* BEGIN *

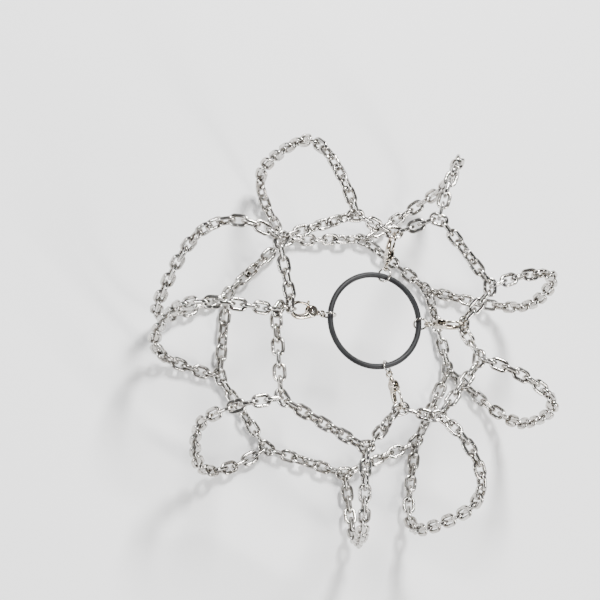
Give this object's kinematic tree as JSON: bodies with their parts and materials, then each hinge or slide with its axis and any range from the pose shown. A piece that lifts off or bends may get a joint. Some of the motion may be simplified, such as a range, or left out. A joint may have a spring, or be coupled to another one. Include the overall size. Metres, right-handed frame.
{
  "type": "tire snow chains",
  "caption": "Snow chain net for a small off-road wheel: outer and inner side chains, cross chains over the tread, and sprung clasps on a rubber tensioner ring.",
  "frame": {"origin": "centre of the tyre that the net sits on: on the axle, half way across the tread", "axes": "+Z along the wheel's axle towards the outer face, where the clasps and the tensioner ring are; +X towards the outer junction with cross chain 5"},
  "size_m": [0.1437, 0.1421, 0.0618],
  "materials": {
    "chain_steel": "bright nickel plate, lightly scratched",
    "clasp_metal": "polished nickel plate",
    "ring_wire": "polished nickel plate",
    "spring_steel": "satin",
    "tensioner_rubber": "matte"
  },
  "bodies": {
    "net": {"outer_side_chain_1": "chain_steel", "outer_side_chain_2": "chain_steel", "outer_side_chain_3": "chain_steel", "outer_side_chain_4": "chain_steel", "outer_side_chain_5": "chain_steel", "outer_side_chain_6": "chain_steel", "outer_side_chain_7": "chain_steel", "outer_side_chain_8": "chain_steel", "outer_side_chain_9": "chain_steel", "outer_side_chain_10": "chain_steel", "outer_side_chain_11": "chain_steel", "outer_side_chain_12": "chain_steel", "outer_side_chain_13": "chain_steel", "inner_side_chain_1": "chain_steel", "inner_side_chain_2": "chain_steel", "inner_side_chain_3": "chain_steel", "inner_side_chain_4": "chain_steel", "inner_side_chain_5": "chain_steel", "inner_side_chain_6": "chain_steel", "inner_side_chain_7": "chain_steel", "inner_side_chain_8": "chain_steel", "inner_side_chain_9": "chain_steel"},
    "cross_1": {"cross_chain_1": "chain_steel"},
    "cross_2": {"cross_chain_2": "chain_steel"},
    "cross_3": {"cross_chain_3": "chain_steel"},
    "cross_4": {"cross_chain_4": "chain_steel"},
    "cross_5": {"cross_chain_5": "chain_steel"},
    "cross_6": {"cross_chain_6": "chain_steel"},
    "cross_7": {"cross_chain_7": "chain_steel"},
    "cross_8": {"cross_chain_8": "chain_steel"},
    "cross_9": {"cross_chain_9": "chain_steel"},
    "clasp_top": {"clasp_body_top": "clasp_metal", "clasp_rivet_top": "clasp_metal", "clasp_spring_top": "spring_steel"},
    "lever_top": {"clasp_lever_top": "clasp_metal"},
    "swivel_top": {"swivel_eye_top": "clasp_metal", "jump_ring_top": "ring_wire"},
    "clasp_left": {"clasp_body_left": "clasp_metal", "clasp_rivet_left": "clasp_metal", "clasp_spring_left": "spring_steel"},
    "lever_left": {"clasp_lever_left": "clasp_metal"},
    "swivel_left": {"swivel_eye_left": "clasp_metal", "jump_ring_left": "ring_wire"},
    "clasp_right": {"clasp_body_right": "clasp_metal", "clasp_rivet_right": "clasp_metal", "clasp_spring_right": "spring_steel"},
    "lever_right": {"clasp_lever_right": "clasp_metal"},
    "swivel_right": {"swivel_eye_right": "clasp_metal", "jump_ring_right": "ring_wire"},
    "clasp_bottom": {"clasp_body_bottom": "clasp_metal", "clasp_rivet_bottom": "clasp_metal", "clasp_spring_bottom": "spring_steel"},
    "lever_bottom": {"clasp_lever_bottom": "clasp_metal"},
    "swivel_bottom": {"swivel_eye_bottom": "clasp_metal", "jump_ring_bottom": "ring_wire"},
    "tensioner": {"tensioner_ring": "tensioner_rubber"}
  },
  "joints": [
    {"name": "cross_1_swing", "type": "hinge", "parent": "net", "child": "cross_1", "pos_m": [-0.03625, 0.00987, 0.02661], "axis": [-0.1311, -0.0948, -0.9868], "range_deg": [-8, 8]},
    {"name": "cross_2_swing", "type": "hinge", "parent": "net", "child": "cross_2", "pos_m": [-0.02162, 0.03536, 0.02812], "axis": [-0.1534, -0.0669, -0.9859], "range_deg": [-8, 8]},
    {"name": "cross_3_swing", "type": "hinge", "parent": "net", "child": "cross_3", "pos_m": [0.00718, 0.03978, 0.02786], "axis": [-0.1782, 0.0683, -0.9816], "range_deg": [-8, 8]},
    {"name": "cross_4_swing", "type": "hinge", "parent": "net", "child": "cross_4", "pos_m": [0.02635, 0.02399, 0.02542], "axis": [-0.0108, 0.2077, -0.9781], "range_deg": [-8, 8]},
    {"name": "cross_5_swing", "type": "hinge", "parent": "net", "child": "cross_5", "pos_m": [0.03583, 0.00027, 0.02558], "axis": [0.1204, 0.1861, -0.9751], "range_deg": [-8, 8]},
    {"name": "cross_6_swing", "type": "hinge", "parent": "net", "child": "cross_6", "pos_m": [0.03287, -0.02863, 0.02847], "axis": [0.112, 0.1623, -0.9804], "range_deg": [-8, 8]},
    {"name": "cross_7_swing", "type": "hinge", "parent": "net", "child": "cross_7", "pos_m": [0.00521, -0.04593, 0.02842], "axis": [0.2151, 0.1008, -0.9714], "range_deg": [-8, 8]},
    {"name": "cross_8_swing", "type": "hinge", "parent": "net", "child": "cross_8", "pos_m": [-0.02106, -0.03064, 0.02673], "axis": [0.1573, -0.2008, -0.9669], "range_deg": [-8, 8]},
    {"name": "cross_9_swing", "type": "hinge", "parent": "net", "child": "cross_9", "pos_m": [-0.04083, -0.01898, 0.0285], "axis": [0.0784, -0.0961, -0.9923], "range_deg": [-8, 8]},
    {"name": "clasp_top_swivel", "type": "hinge", "parent": "net", "child": "clasp_top", "pos_m": [-0.02535, 0.0213, 0.02204], "axis": [0.7244, -0.6827, -0.0958], "range_deg": [-8, 8]},
    {"name": "lever_top_open", "type": "hinge", "parent": "clasp_top", "child": "lever_top", "pos_m": [-0.0191, 0.01543, 0.02142], "axis": [-0.6793, -0.7306, 0.0694], "range_deg": [0, 20], "stiffness_Nm_per_rad": 0.01, "springref_deg": -20.05},
    {"name": "jump_ring_top_swivel", "type": "hinge", "parent": "net", "child": "swivel_top", "pos_m": [-0.01739, 0.01379, 0.02099], "axis": [0.7244, -0.6827, -0.0958], "range_deg": [-8, 8]},
    {"name": "clasp_left_swivel", "type": "hinge", "parent": "net", "child": "clasp_left", "pos_m": [-0.0197, -0.02667, 0.02417], "axis": [0.5416, 0.809, -0.2284], "range_deg": [-8, 8]},
    {"name": "lever_left_open", "type": "hinge", "parent": "clasp_left", "child": "lever_left", "pos_m": [-0.0152, -0.01959, 0.02226], "axis": [0.3243, 0.0495, 0.9447], "range_deg": [0, 20], "stiffness_Nm_per_rad": 0.01, "springref_deg": -20.05},
    {"name": "jump_ring_left_swivel", "type": "hinge", "parent": "net", "child": "swivel_left", "pos_m": [-0.01375, -0.01777, 0.02166], "axis": [0.5416, 0.809, -0.2284], "range_deg": [-8, 8]},
    {"name": "clasp_right_swivel", "type": "hinge", "parent": "net", "child": "clasp_right", "pos_m": [0.01427, 0.02615, 0.02466], "axis": [-0.5076, -0.8218, -0.2588], "range_deg": [-8, 1]},
    {"name": "lever_right_open", "type": "hinge", "parent": "clasp_right", "child": "lever_right", "pos_m": [0.00985, 0.01905, 0.02263], "axis": [-0.8143, 0.5557, -0.1677], "range_deg": [0, 20], "stiffness_Nm_per_rad": 0.01, "springref_deg": -20.05},
    {"name": "jump_ring_right_swivel", "type": "hinge", "parent": "net", "child": "swivel_right", "pos_m": [0.00869, 0.01711, 0.02182], "axis": [-0.5076, -0.8218, -0.2588], "range_deg": [-8, 8]},
    {"name": "clasp_bottom_swivel", "type": "hinge", "parent": "net", "child": "clasp_bottom", "pos_m": [0.02819, -0.00929, 0.02338], "axis": [-0.9453, 0.2728, -0.1788], "range_deg": [-8, 8]},
    {"name": "lever_bottom_open", "type": "hinge", "parent": "clasp_bottom", "child": "lever_bottom", "pos_m": [0.02003, -0.00691, 0.02203], "axis": [0.2985, 0.9445, -0.1369], "range_deg": [0, 20], "stiffness_Nm_per_rad": 0.01, "springref_deg": -20.05},
    {"name": "jump_ring_bottom_swivel", "type": "hinge", "parent": "net", "child": "swivel_bottom", "pos_m": [0.01779, -0.00629, 0.02141], "axis": [-0.9453, 0.2728, -0.1788], "range_deg": [-8, 8]},
    {"name": "tensioner_turn", "type": "hinge", "parent": "net", "child": "tensioner", "pos_m": [-0.0022, -0.00052, 0.0205], "axis": [0, 0, 1], "continuous": true}
  ]
}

* END *

• [Requirement] Identify and extract each line of the listing that contains "frame".

• [Correct result]
Give this object's kinematic tree as JSON: bodies with their parts and materials, then each hinge or slide with its axis and any range from the pose shown. A piece that lifts off or bends may get a joint. Some of the motion may be simplified, such as a range, or left out. A joint may have a spring, or be coupled to another one. Include the overall size. Metres, right-handed frame.
  "frame": {"origin": "centre of the tyre that the net sits on: on the axle, half way across the tread", "axes": "+Z along the wheel's axle towards the outer face, where the clasps and the tensioner ring are; +X towards the outer junction with cross chain 5"},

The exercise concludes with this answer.